I’m no tax expert by any stretch of the imagination, but this discussion had me curious and googling for information. This is what I found. (This only addresses about reporting and filing with the IRS NOT about what you need to report to the school)
This is the information I found in regards to whether a scholarship is taxable:
This statement is incomplete, I would think it should say qualified expenses. I’m surprised there is a section in Pub 970 that includes this line. The qualified expenses for the purpose of making scholarships/grants tax free are only tuition, mandatory fees and required books and supplies(QEE for this purpose and the purpose of the AOTC).
@annoyingdad - I just didn’t include the part that expands on that but for completeness here it is: (And I think they meant to imply qualified expenses, but just didn’t include it on that line)
You are talking about reporting the scholarship for TAX purposes.

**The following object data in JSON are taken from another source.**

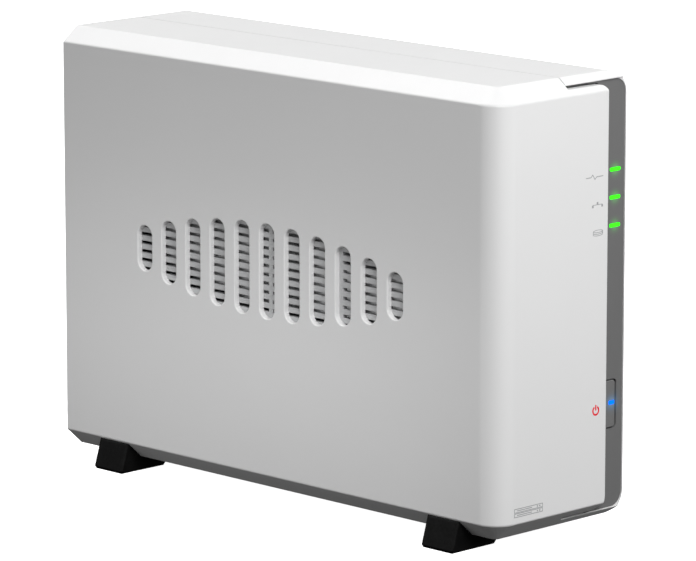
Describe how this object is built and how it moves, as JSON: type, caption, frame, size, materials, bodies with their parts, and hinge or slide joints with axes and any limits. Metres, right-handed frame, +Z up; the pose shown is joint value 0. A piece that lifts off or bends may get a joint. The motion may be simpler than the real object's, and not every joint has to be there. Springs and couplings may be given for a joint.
{
  "type": "network attached storage",
  "caption": "Upright network storage box with chamfered white case, dark light strip, side vents, splayed feet, internal disk, fan and boards.",
  "frame": {"origin": "on the plane the feet rest on, below the middle of the case", "axes": "+Z up, -Y is the front with the light strip, +X is the right side of the box"},
  "size_m": [0.0776, 0.224, 0.166],
  "materials": {
    "white_case": "fine satin moulded",
    "white_louvre": "fine satin moulded",
    "grey_strip": "satin moulded",
    "grey_button": "satin moulded",
    "green_light": "lit light pipe",
    "blue_light": "lit light pipe",
    "rear_grey": "satin moulded",
    "black_rubber": "matte",
    "zinc_steel": "zinc plated sheet",
    "screw_steel": "plated",
    "port_steel": "bright plated",
    "gold_contact": "bright",
    "board_green": "solder mask",
    "board_blue": "solder mask",
    "chip_black": "moulded epoxy",
    "connector_black": "moulded",
    "connector_white": "moulded",
    "led_body": "clear package",
    "heatsink": "extruded",
    "capacitor_can": "sleeved can",
    "coin_cell": "bright",
    "cast_aluminium": "cast",
    "lid_steel": "stamped",
    "disc_mirror": "polished",
    "machined_aluminium": "machined",
    "magnet_nickel": "nickel plated",
    "copper_winding": "enamelled wire",
    "fan_black": "moulded",
    "ribbon_grey": "flat film",
    "lead_black": "sleeved"
  },
  "bodies": {
    "base": {"right_shell": "white_case", "right_vent_louvre": "white_louvre", "front_bezel": "grey_strip", "status_light_pipe": "green_light", "lan_light_pipe": "green_light", "disk_light_pipe": "green_light", "power_switch": "connector_black", "front_board": "board_green", "front_board_screws": "screw_steel", "front_leds": "led_body", "ribbon_sockets": "connector_white", "front_ribbon": "ribbon_grey", "rear_panel": "rear_grey", "cover_screws": "screw_steel", "lock_plate": "zinc_steel", "reset_switch": "connector_black", "fan_frame": "fan_black", "fan_stator": "copper_winding", "fan_screws": "screw_steel", "fan_header": "connector_white", "fan_lead": "lead_black", "main_board": "board_green", "board_screws": "screw_steel", "processor": "chip_black", "processor_heatsink": "heatsink", "memory_chips": "chip_black", "board_capacitors": "capacitor_can", "clock_battery": "coin_cell", "lan_jack": "port_steel", "lan_contacts": "gold_contact", "usb_port_shells": "port_steel", "usb_port_tongues": "connector_black", "power_inlet": "connector_black", "riser_socket": "connector_black", "riser_board": "board_green", "drive_socket": "connector_black", "drive_tray": "zinc_steel", "tray_screws": "screw_steel", "drive_screws": "screw_steel", "drive_casting": "cast_aluminium", "drive_lid": "lid_steel", "drive_lid_screws": "screw_steel", "spindle_motor": "machined_aluminium", "actuator_pivot": "screw_steel", "drive_magnets": "magnet_nickel", "drive_board": "board_blue", "drive_connector": "connector_black", "foot_front_right": "black_rubber", "foot_rear_right": "black_rubber"},
    "cover": {"left_cover": "white_case", "left_vent_louvre": "white_louvre", "foot_front_left": "black_rubber", "foot_rear_left": "black_rubber"},
    "power_button": {"power_button": "grey_button", "power_light_lens": "blue_light"},
    "reset_button": {"reset_button": "grey_button"},
    "fan_rotor": {"fan_rotor": "fan_black"},
    "platters": {"drive_platters": "disc_mirror", "drive_hub": "machined_aluminium"},
    "actuator": {"drive_actuator": "machined_aluminium"}
  },
  "joints": [
    {"name": "cover_slide", "type": "slide", "parent": "base", "child": "cover", "axis": [0, -1, 0], "range_m": [0, 0.24]},
    {"name": "power_button_press", "type": "slide", "parent": "base", "child": "power_button", "axis": [0, 1, 0], "range_m": [0, 0.0008], "stiffness_N_per_m": 900, "springref_m": -0.0006},
    {"name": "reset_button_press", "type": "slide", "parent": "base", "child": "reset_button", "axis": [0, -1, 0], "range_m": [0, 0.0008], "stiffness_N_per_m": 900, "springref_m": -0.0006},
    {"name": "fan_spin", "type": "hinge", "parent": "base", "child": "fan_rotor", "pos_m": [0.0025, 0.101, 0.127], "axis": [0, 1, 0], "continuous": true},
    {"name": "platter_spin", "type": "hinge", "parent": "base", "child": "platters", "pos_m": [-0.016, 0.028, 0.0808], "axis": [1, 0, 0], "continuous": true},
    {"name": "actuator_swing", "type": "hinge", "parent": "base", "child": "actuator", "pos_m": [-0.016, -0.022, 0.057], "axis": [1, 0, 0], "range_deg": [0, 26]}
  ]
}
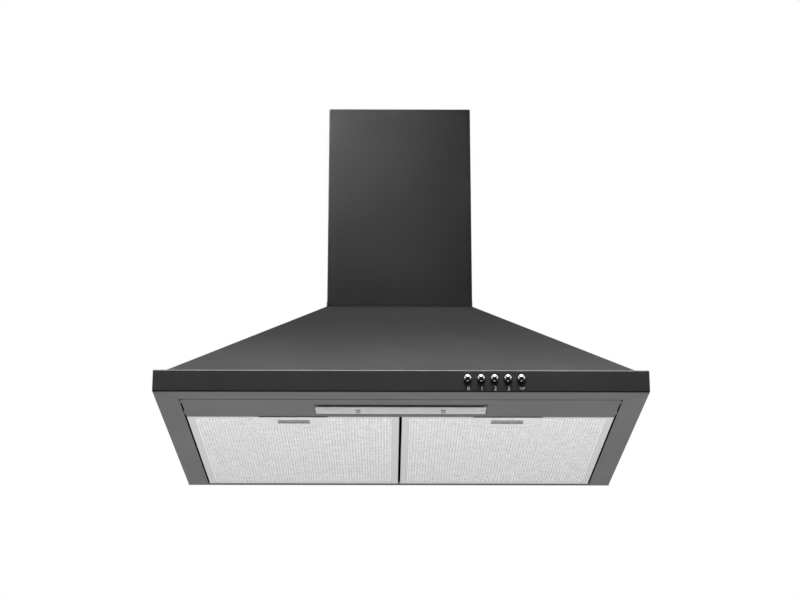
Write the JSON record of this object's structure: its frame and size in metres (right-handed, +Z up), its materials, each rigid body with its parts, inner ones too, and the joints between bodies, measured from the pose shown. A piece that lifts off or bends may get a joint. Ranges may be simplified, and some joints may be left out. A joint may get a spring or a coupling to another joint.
{
  "type": "chimney range hood",
  "caption": "Wall-mounted pyramid range hood with a telescopic chimney, tilting metal grease filters, a lamp strip, push buttons and a centrifugal fan.",
  "frame": {"origin": "on the wall face, midway between the two wall screws", "axes": "+X to the right seen from the front, +Y into the wall, +Z up"},
  "size_m": [0.6, 0.4855, 0.5064],
  "materials": {
    "painted_steel": "satin black fine-texture paint",
    "aluminium": "brushed",
    "aluminium_mesh": "expanded mesh",
    "zinc_steel": "galvanised",
    "spring_steel": "wire",
    "chrome": "polished",
    "black_plastic": "moulded",
    "grey_plastic": "moulded",
    "white_plastic": "moulded",
    "lamp_diffuser": "ribbed translucent",
    "bulb_glass": "frosted",
    "brass": "plain",
    "rubber": "moulded",
    "porcelain": "unglazed"
  },
  "bodies": {
    "hood": {"base_frame": "painted_steel", "canopy_shell": "painted_steel", "back_panel": "painted_steel", "light_panel": "painted_steel", "rear_rail": "painted_steel", "chimney_seat": "painted_steel", "chimney_lower_cover": "painted_steel", "cover_screws": "chrome", "lamp_tray": "zinc_steel", "lampholder_left": "porcelain", "lampholder_right": "porcelain", "lamp_cap_left": "brass", "lamp_cap_right": "brass", "lamp_bulb_left": "bulb_glass", "lamp_bulb_right": "bulb_glass", "button_bushes": "black_plastic", "switch_bank": "black_plastic", "fan_housing": "black_plastic", "inlet_guard": "zinc_steel", "motor_bracket": "zinc_steel", "motor_bushes": "rubber", "motor_casing": "zinc_steel", "outlet_collar": "black_plastic", "damper_pin": "zinc_steel", "capacitor": "white_plastic", "capacitor_clip": "zinc_steel", "terminal_box": "white_plastic", "terminal_lid": "white_plastic", "cable_gland": "black_plastic", "button_spring_0": "spring_steel", "button_spring_1": "spring_steel", "button_spring_2": "spring_steel", "button_spring_3": "spring_steel", "button_spring_4": "spring_steel"},
    "upper_cover": {"chimney_upper_cover": "painted_steel", "upper_cover_bracket": "zinc_steel", "bracket_screws": "chrome"},
    "filter_left": {"filter_frame_left": "aluminium", "filter_mesh_left": "aluminium_mesh", "filter_latch_plate_left": "aluminium", "filter_latch_spring_left": "spring_steel"},
    "filter_right": {"filter_frame_right": "aluminium", "filter_mesh_right": "aluminium_mesh", "filter_latch_plate_right": "aluminium", "filter_latch_spring_right": "spring_steel"},
    "latch_left": {"filter_latch_left": "grey_plastic"},
    "latch_right": {"filter_latch_right": "grey_plastic"},
    "lamp_door": {"lamp_cover": "lamp_diffuser"},
    "rotor": {"impeller": "black_plastic", "motor_shaft": "zinc_steel", "impeller_nut": "zinc_steel"},
    "flap_left": {"damper_flap_left": "grey_plastic"},
    "flap_right": {"damper_flap_right": "grey_plastic"},
    "button_0": {"push_button_0": "chrome"},
    "button_1": {"push_button_1": "chrome"},
    "button_2": {"push_button_2": "chrome"},
    "button_3": {"push_button_3": "chrome"},
    "button_4": {"push_button_4": "chrome"}
  },
  "joints": [
    {"name": "upper_cover_lift", "type": "slide", "parent": "hood", "child": "upper_cover", "axis": [0, 0, 1], "range_m": [0, 0.22]},
    {"name": "filter_left_tilt", "type": "hinge", "parent": "hood", "child": "filter_left", "pos_m": [0, -0.0107, -0.117], "axis": [1, 0, 0], "range_deg": [0, 75]},
    {"name": "filter_right_tilt", "type": "hinge", "parent": "hood", "child": "filter_right", "pos_m": [0, -0.0107, -0.117], "axis": [1, 0, 0], "range_deg": [0, 75]},
    {"name": "latch_left_slide", "type": "slide", "parent": "filter_left", "child": "latch_left", "axis": [0, 1, 0], "range_m": [0, 0.004], "stiffness_N_per_m": 250, "springref_m": -0.004, "deforming": ["filter_latch_spring_left"]},
    {"name": "latch_right_slide", "type": "slide", "parent": "filter_right", "child": "latch_right", "axis": [0, 1, 0], "range_m": [0, 0.004], "stiffness_N_per_m": 250, "springref_m": -0.004, "deforming": ["filter_latch_spring_right"]},
    {"name": "lamp_cover_swing", "type": "hinge", "parent": "hood", "child": "lamp_door", "pos_m": [0, -0.4095, -0.1172], "axis": [-1, 0, 0], "range_deg": [0, 80]},
    {"name": "fan_spin", "type": "hinge", "parent": "hood", "child": "rotor", "pos_m": [-0.0375, -0.09, -0.01], "axis": [0, 1, 0], "continuous": true},
    {"name": "flap_left_swing", "type": "hinge", "parent": "hood", "child": "flap_left", "pos_m": [0, -0.09, 0.108], "axis": [0, 1, 0], "range_deg": [0, 75]},
    {"name": "flap_right_swing", "type": "hinge", "parent": "hood", "child": "flap_right", "pos_m": [0, -0.09, 0.108], "axis": [0, -1, 0], "range_deg": [0, 75]},
    {"name": "button_0_press", "type": "slide", "parent": "hood", "child": "button_0", "axis": [0, 1, 0], "range_m": [0, 0.003], "stiffness_N_per_m": 400, "springref_m": -0.002, "deforming": ["button_spring_0"]},
    {"name": "button_1_press", "type": "slide", "parent": "hood", "child": "button_1", "axis": [0, 1, 0], "range_m": [0, 0.003], "stiffness_N_per_m": 400, "springref_m": -0.002, "deforming": ["button_spring_1"]},
    {"name": "button_2_press", "type": "slide", "parent": "hood", "child": "button_2", "axis": [0, 1, 0], "range_m": [0, 0.003], "stiffness_N_per_m": 400, "springref_m": -0.002, "deforming": ["button_spring_2"]},
    {"name": "button_3_press", "type": "slide", "parent": "hood", "child": "button_3", "axis": [0, 1, 0], "range_m": [0, 0.003], "stiffness_N_per_m": 400, "springref_m": -0.002, "deforming": ["button_spring_3"]},
    {"name": "button_4_press", "type": "slide", "parent": "hood", "child": "button_4", "axis": [0, 1, 0], "range_m": [0, 0.003], "stiffness_N_per_m": 400, "springref_m": -0.002, "deforming": ["button_spring_4"]}
  ]
}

The OP is asking whether he has to report his outside scholarship to Harvard, and the answer is YES…he must report it.
The receipt of this outside scholarship reduces his financial need. If he doesn’t report it, he I’d taking need based aid, some of it federally funded, while knowingly providing false (or incomplete) information to the college. This is considered fraud.
You may owe income tax on your scholarships and grants that exceed the standard deduction, tuition, fees, books. So be sure to save any ‘extra’ money to avoid a problem next April 15th with paying any federal and state(s) income taxes.
Since it is only $3750 per year (you said $7500 split over two years), Harvard may not penalize you. Another poster said a few weeks ago that Harvard allowed the student up to $6000? in outside scholarships before reducing the Harvard grants for things like computers and books. Look into it, and you may find you are worried about nothing as you won’t be penalized.
It’s rather a large scholarship to ignore. You really do jeopardize future FA if you do not follow the rules, sign the award acceptance, sign for the Pell grant. Not worth the risk in my book, but it is your decision. You are the one responsible for reporting the scholarship, not your parents, not your relatives, not ‘everyone’ who is telling you to break the rules.
My nephew and my kids all received the same $2000 outside scholarship last year. My sister said they didn’t report it and I said we did. It didn’t matter because my kids didn’t take the Stafford loans so it wasn’t a case of us benefiting from not reporting it. I just felt better reporting it. Also reported it on the taxes, and again there was no benefit or tax owed. Just following the rules.